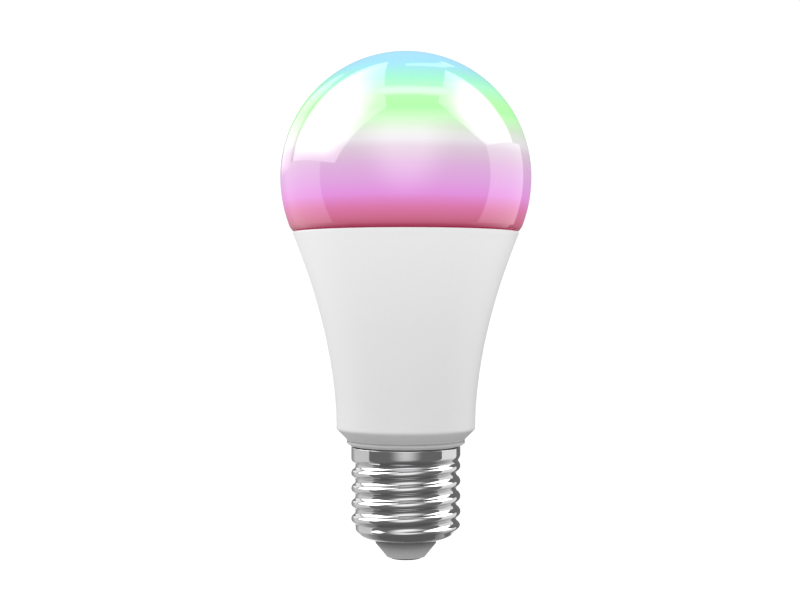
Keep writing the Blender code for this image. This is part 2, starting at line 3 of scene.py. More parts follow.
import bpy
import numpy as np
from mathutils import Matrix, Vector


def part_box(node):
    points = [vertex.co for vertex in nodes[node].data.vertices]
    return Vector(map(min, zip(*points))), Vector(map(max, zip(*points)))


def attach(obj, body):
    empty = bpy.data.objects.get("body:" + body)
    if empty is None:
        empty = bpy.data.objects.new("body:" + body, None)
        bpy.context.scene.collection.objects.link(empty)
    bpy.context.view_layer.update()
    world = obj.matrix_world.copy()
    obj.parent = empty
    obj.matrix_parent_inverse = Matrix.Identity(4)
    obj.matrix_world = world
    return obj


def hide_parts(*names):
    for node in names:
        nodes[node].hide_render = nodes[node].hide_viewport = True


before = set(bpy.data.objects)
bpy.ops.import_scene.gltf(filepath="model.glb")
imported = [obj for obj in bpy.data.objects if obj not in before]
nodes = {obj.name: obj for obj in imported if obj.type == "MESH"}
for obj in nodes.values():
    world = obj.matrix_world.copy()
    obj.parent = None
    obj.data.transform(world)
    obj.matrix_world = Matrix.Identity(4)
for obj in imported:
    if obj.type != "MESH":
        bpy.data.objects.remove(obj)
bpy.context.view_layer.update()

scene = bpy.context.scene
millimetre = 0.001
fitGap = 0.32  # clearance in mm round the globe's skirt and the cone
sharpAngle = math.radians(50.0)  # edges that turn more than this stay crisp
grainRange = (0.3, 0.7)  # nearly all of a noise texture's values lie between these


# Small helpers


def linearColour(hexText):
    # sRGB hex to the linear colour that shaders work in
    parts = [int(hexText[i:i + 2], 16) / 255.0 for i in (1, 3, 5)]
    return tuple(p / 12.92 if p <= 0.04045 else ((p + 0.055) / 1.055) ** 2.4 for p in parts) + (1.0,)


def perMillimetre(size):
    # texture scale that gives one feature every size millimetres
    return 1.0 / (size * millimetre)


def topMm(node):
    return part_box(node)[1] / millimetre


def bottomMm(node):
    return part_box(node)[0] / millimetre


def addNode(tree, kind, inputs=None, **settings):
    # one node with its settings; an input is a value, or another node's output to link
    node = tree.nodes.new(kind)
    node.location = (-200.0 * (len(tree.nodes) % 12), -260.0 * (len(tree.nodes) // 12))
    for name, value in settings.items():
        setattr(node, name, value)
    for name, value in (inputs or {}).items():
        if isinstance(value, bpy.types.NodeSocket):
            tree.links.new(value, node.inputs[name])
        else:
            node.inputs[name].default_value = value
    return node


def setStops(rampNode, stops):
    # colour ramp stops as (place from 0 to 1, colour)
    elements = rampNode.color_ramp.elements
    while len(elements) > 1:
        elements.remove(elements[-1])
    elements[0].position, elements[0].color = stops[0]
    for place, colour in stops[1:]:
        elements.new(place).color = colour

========

Repeat the data above exactly.

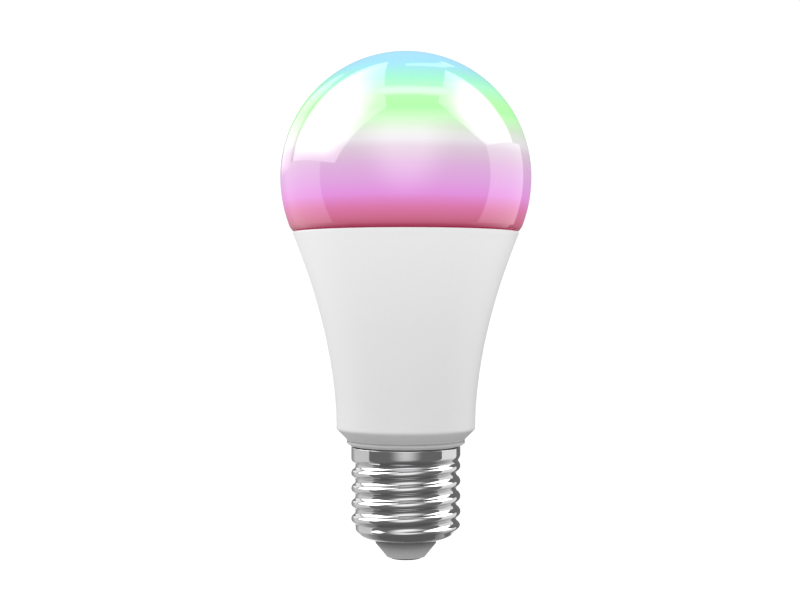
Keep writing the Blender code for this image. This is part 2, starting at line 3 of scene.py. More parts follow.
import bpy
import numpy as np
from mathutils import Matrix, Vector


def part_box(node):
    points = [vertex.co for vertex in nodes[node].data.vertices]
    return Vector(map(min, zip(*points))), Vector(map(max, zip(*points)))


def attach(obj, body):
    empty = bpy.data.objects.get("body:" + body)
    if empty is None:
        empty = bpy.data.objects.new("body:" + body, None)
        bpy.context.scene.collection.objects.link(empty)
    bpy.context.view_layer.update()
    world = obj.matrix_world.copy()
    obj.parent = empty
    obj.matrix_parent_inverse = Matrix.Identity(4)
    obj.matrix_world = world
    return obj


def hide_parts(*names):
    for node in names:
        nodes[node].hide_render = nodes[node].hide_viewport = True


before = set(bpy.data.objects)
bpy.ops.import_scene.gltf(filepath="model.glb")
imported = [obj for obj in bpy.data.objects if obj not in before]
nodes = {obj.name: obj for obj in imported if obj.type == "MESH"}
for obj in nodes.values():
    world = obj.matrix_world.copy()
    obj.parent = None
    obj.data.transform(world)
    obj.matrix_world = Matrix.Identity(4)
for obj in imported:
    if obj.type != "MESH":
        bpy.data.objects.remove(obj)
bpy.context.view_layer.update()

scene = bpy.context.scene
millimetre = 0.001
fitGap = 0.32  # clearance in mm round the globe's skirt and the cone
sharpAngle = math.radians(50.0)  # edges that turn more than this stay crisp
grainRange = (0.3, 0.7)  # nearly all of a noise texture's values lie between these


# Small helpers


def linearColour(hexText):
    # sRGB hex to the linear colour that shaders work in
    parts = [int(hexText[i:i + 2], 16) / 255.0 for i in (1, 3, 5)]
    return tuple(p / 12.92 if p <= 0.04045 else ((p + 0.055) / 1.055) ** 2.4 for p in parts) + (1.0,)


def perMillimetre(size):
    # texture scale that gives one feature every size millimetres
    return 1.0 / (size * millimetre)


def topMm(node):
    return part_box(node)[1] / millimetre


def bottomMm(node):
    return part_box(node)[0] / millimetre


def addNode(tree, kind, inputs=None, **settings):
    # one node with its settings; an input is a value, or another node's output to link
    node = tree.nodes.new(kind)
    node.location = (-200.0 * (len(tree.nodes) % 12), -260.0 * (len(tree.nodes) // 12))
    for name, value in settings.items():
        setattr(node, name, value)
    for name, value in (inputs or {}).items():
        if isinstance(value, bpy.types.NodeSocket):
            tree.links.new(value, node.inputs[name])
        else:
            node.inputs[name].default_value = value
    return node


def setStops(rampNode, stops):
    # colour ramp stops as (place from 0 to 1, colour)
    elements = rampNode.color_ramp.elements
    while len(elements) > 1:
        elements.remove(elements[-1])
    elements[0].position, elements[0].color = stops[0]
    for place, colour in stops[1:]:
        elements.new(place).color = colour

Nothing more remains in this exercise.